Typical winter weather gives pet owners a few months of respite between having to look for and treat unpleasant and unwelcome hitchhikers: fleas and ticks. That is, if a winter is in fact a winter.
The Capital District has been enjoying mild temperatures this year, with 40-degree days being a regular occurrence, and that means many area veterinarians and pet owners are seeing more cases of the summertime pests.
“Last summer after Hurricane Irene there was an explosion of fleas and mosquitoes. That (weather) really set the bugs off,” said Dr. Carrie O’Loughlin, veterinarian at Delmar Animal Hospital.
The rain, warmth and left over moisture have been ideal conditions for fleas, ticks and the occasional mosquito.
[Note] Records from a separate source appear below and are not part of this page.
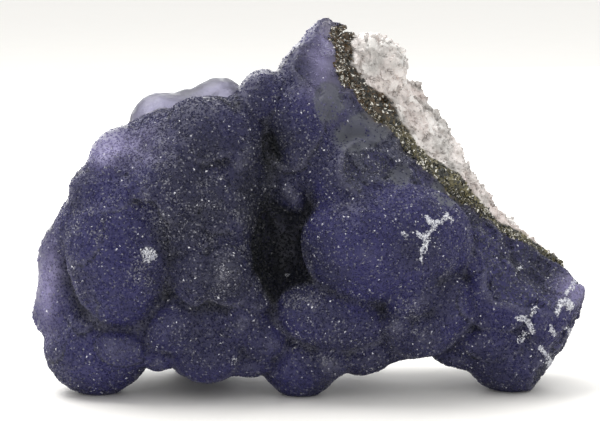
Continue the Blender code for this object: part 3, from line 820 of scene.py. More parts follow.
# Bruises and scratches, as lines: x and z of both ends, and the width.
BRUISES = [
    (19.4, 31.6, 22.6, 32.2, 0.35), (22.6, 32.2, 24.4, 30.8, 0.45), (24.4, 30.8, 23.4, 28.4, 0.65),
    (23.4, 28.4, 23.0, 26.2, 0.35), (24.4, 30.8, 26.0, 33.6, 0.45), (26.0, 33.6, 24.6, 35.4, 0.55),
    (26.0, 33.6, 28.6, 36.0, 0.4), (28.6, 36.0, 29.2, 34.2, 0.3), (42.4, 15.0, 44.6, 14.6, 0.5),
    (44.6, 14.6, 45.8, 12.4, 0.9), (44.4, 12.4, 43.4, 10.6, 0.5), (45.6, 16.0, 46.4, 17.6, 0.3),
    (46.8, 9.2, 48.6, 7.0, 0.6), (48.6, 7.0, 49.0, 4.6, 1.0), (52.4, 20.0, 54.4, 22.6, 0.3),
    (51.6, 18.6, 53.8, 17.4, 1.1), (50.6, 16.0, 51.4, 18.2, 0.6), (52.8, 12.4, 53.4, 10.0, 0.8),
    (49.0, 13.2, 50.0, 11.6, 0.4), (-14.8, 6.2, -14.4, 7.6, 0.15), (-13.9, 6.0, -13.6, 7.2, 0.15),
    (43.2, 25.2, 43.5, 25.7, 0.3), (-3.5, 23.4, -3.2, 23.9, 0.22),
]

# The druse's cubes: how much they lean, how their edges vary, and the share of an edge that is sunk.
CUBE_LEAN = 0.28
CUBE_SPREAD = (0.6, 1.25)
CUBE_SINK = 0.15

# Flakes on the bruises.
FLAKE_COUNT = 2600
FLAKE_LEAN = 0.5
FLAKE_EDGES = (0.15, 0.42)
FLAKE_SINK = 0.1

# Grains of the seam: the skin that they lie on, its node, how many, and the seed.
SEAM_GRAINS = (
    ("fluorite_crust", "botryoidal_fluorite", 9000, 401),
    ("quartz_rock", "quartz_matrix", 14000, 402),
)
GRAIN_LEAN = 0.5
GRAIN_EDGES = (0.25, 0.7)
GRAIN_SINK = 0.2

# Quartz crystals: the least radius, how much the largest adds to it, the rise of the shoulder and the
# height of the point in radii, and how deep the foot stands in the stone.
CRYSTAL_LEAN = 0.35
CRYSTAL_RADIUS = 0.14
CRYSTAL_GROWTH = 0.4
CRYSTAL_RISES = (0.1, 0.9)
CRYSTAL_POINT = 0.8
CRYSTAL_SINK = 1.2

# Flat sections of lobes on the fracture: x, z, half length, half width and tilt in degrees.
SECTIONS = [
    (4.8, 58.2, 2.7, 4.0, 0), (12.0, 52.6, 6.2, 3.6, 25),
    (19.1, 43.6, 2.5, 2.0, 30), (29.4, 41.2, 3.9, 3.6, 0),
]


def as_seen(points):
    """Where the front view shows points, on the plane through its middle: each moved towards the middle
    along the line of sight, by the view's distance over the point's own."""
    away = points - VIEW_MIDDLE
    back = np.array((0, -math.cos(VIEW_ELEVATION), math.sin(VIEW_ELEVATION)))
    up = np.array((0, math.sin(VIEW_ELEVATION), math.cos(VIEW_ELEVATION)))
    scale = VIEW_DISTANCE / (VIEW_DISTANCE - away @ back)
    return np.stack([VIEW_MIDDLE[0] + away[:, 0] * scale, VIEW_MIDDLE[2] + (away @ up) * scale], -1)


def patches(seen, spots, spread):
    """How near each place is to the middles of oval patches, from 0 to 1: the greatest e^(-spread · r²)."""
    found = np.zeros(len(seen))
    for x, z, wide, high in spots:
        found = np.maximum(found, np.exp(-spread * (((seen - (x, z)) / (wide, high)) ** 2).sum(-1)))
    return found


def line_distance(spots, start, end):
    """The distance from spots on a plane to a straight line between two points."""
    start, end = np.array(start), np.array(end)
    along = end - start
    share = np.clip(((spots - start) @ along) / along.dot(along), 0, 1)
    return np.linalg.norm(spots - start - share[:, None] * along, axis=-1)


def facing_front(normals):
    """From 0 where a skin faces a little back to 1 where it faces a little to the front."""
    return smoothly(-normals[:, 1], -0.1, 0.15)


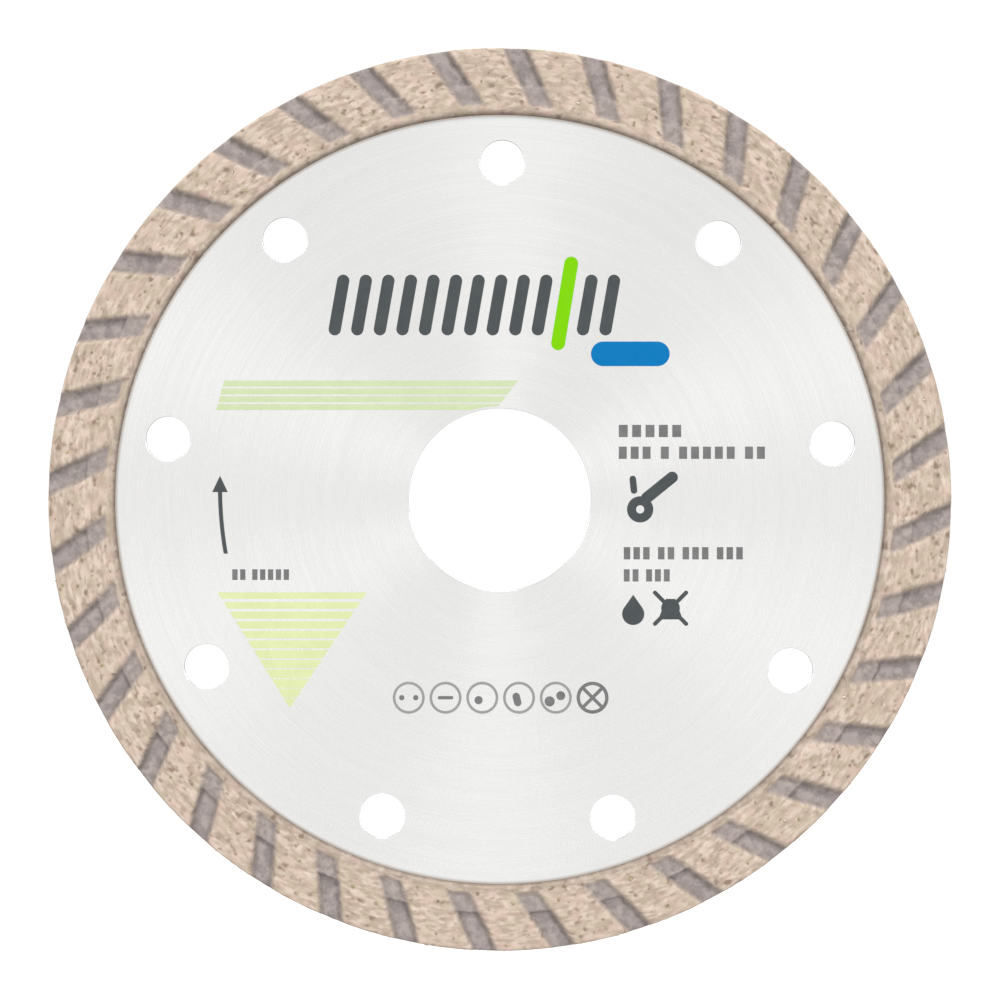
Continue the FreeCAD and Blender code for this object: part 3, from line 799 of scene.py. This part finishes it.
def world():
    surroundings = bpy.data.worlds.new("white_studio")
    surroundings.use_nodes = True
    background = surroundings.node_tree.nodes["Background"]
    background.inputs["Color"].default_value = WHITE
    background.inputs["Strength"].default_value = WORLD_STRENGTH
    bpy.context.scene.world = surroundings
    bpy.context.scene.view_settings.view_transform = "Standard"


def studio_floor():
    """A wide round floor a little below the blade."""
    height = -BLADE_RADIUS - STUDIO_FLOOR_DROP
    turns = [2 * math.pi * i / STUDIO_FLOOR_POINTS for i in range(STUDIO_FLOOR_POINTS)]
    radius = STUDIO_FLOOR_RADIUS
    ring = [(radius * math.cos(turn), radius * math.sin(turn), height) for turn in turns]
    piece = new_mesh_object("studio_floor", ring, [tuple(range(STUDIO_FLOOR_POINTS))], smooth=False)
    give(piece, floor_material())
    piece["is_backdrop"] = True


def camera():
    """Square on to the printed face, through a long lens from a metre away."""
    distance = HALF_FRAME * LENS / (SENSOR / 2)
    view = bpy.data.cameras.new("camera")
    view.lens = LENS
    view.sensor_width = SENSOR
    view.clip_start = NEAR_CLIP
    holder = bpy.data.objects.new("camera", view)
    holder.location = (CAMERA_SHIFT_X, -distance, CAMERA_SHIFT_Z)
    holder.rotation_euler = (math.pi / 2, 0, 0)
    bpy.context.scene.collection.objects.link(holder)
    bpy.context.scene.camera = holder


# ---------------------------------------------------------------- the blade


def dress_print():
    """Gives every printed CAD node the ink of its slot."""
    inks = {slot: ink_material(*look) for slot, look in INKS.items()}
    for part in frame["record"]["subparts"]:
        slot = part["material_slot"]
        if slot in inks:
            give(NODES[part["node"]], inks[slot])


def main():
    bpy.context.scene.cycles.max_bounces = LIGHT_BOUNCES
    camera()
    world()
    lights()
    studio_floor()

    rim = sintered_rim()
    give(rim, bond_material())
    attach(rim, "root")
    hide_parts("turbo_rim")

    plate = core_plate()
    give(plate, steel_material())
    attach(plate, "root")
    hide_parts("steel_core")

    crystal = diamond_material()
    for node in DIAMOND_NODES:
        give(NODES[node], crystal)
    dress_print()


main()

sizes = [[list(corner) for corner in box] for box in (CAD_BOX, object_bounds())]
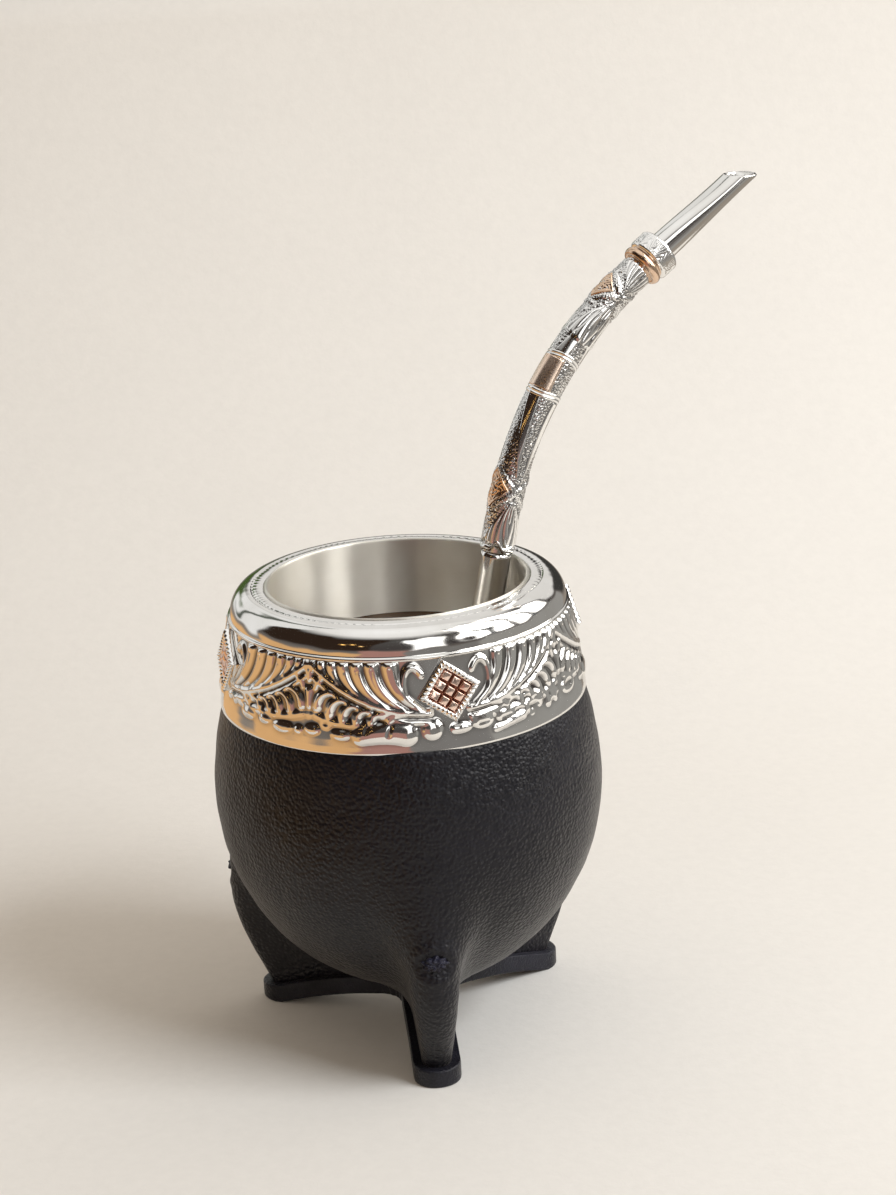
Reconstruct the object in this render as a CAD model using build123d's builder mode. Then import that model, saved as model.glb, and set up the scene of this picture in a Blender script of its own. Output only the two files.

Fleas are mostly just pesky, but if ingested by your pet can lead to tapeworms.
“If your dog has tapeworm you’ll see what look like grains of rice on your dog’s coat near the hindquarters,” said Dr. Lexi Becker, veterinarian with The Animal Hospital in Slingerlands. Tapeworm is treated witha one-dose medication available from a veterinarian.
Deer ticks carry the more troublesome Lyme disease, anaplasmosis and ehrlichia. Lyme disease has been present in this area, though there hasn’t been much of a concern about anaplasmosis or ehrlichia (both bacterial infections) here until the last several years. According to O’Loughlin, anaplasmosis especially is on the rise in this region.
Lyme disease can cause a bull’s-eye pattern rash on humans, but on dogs it usually does not take on that manifestation. For dogs, there will be swelling at the joints, and O’Loughlin says infected canines might “show signs of lethargy or lameness. It will almost seem like a dog has broken a leg, it can be that sore.”
But if your dog is of a high energy breed, his or her lack of energy may be only slight, and your only indication of Lyme disease. Altogether, symptoms can be very vague.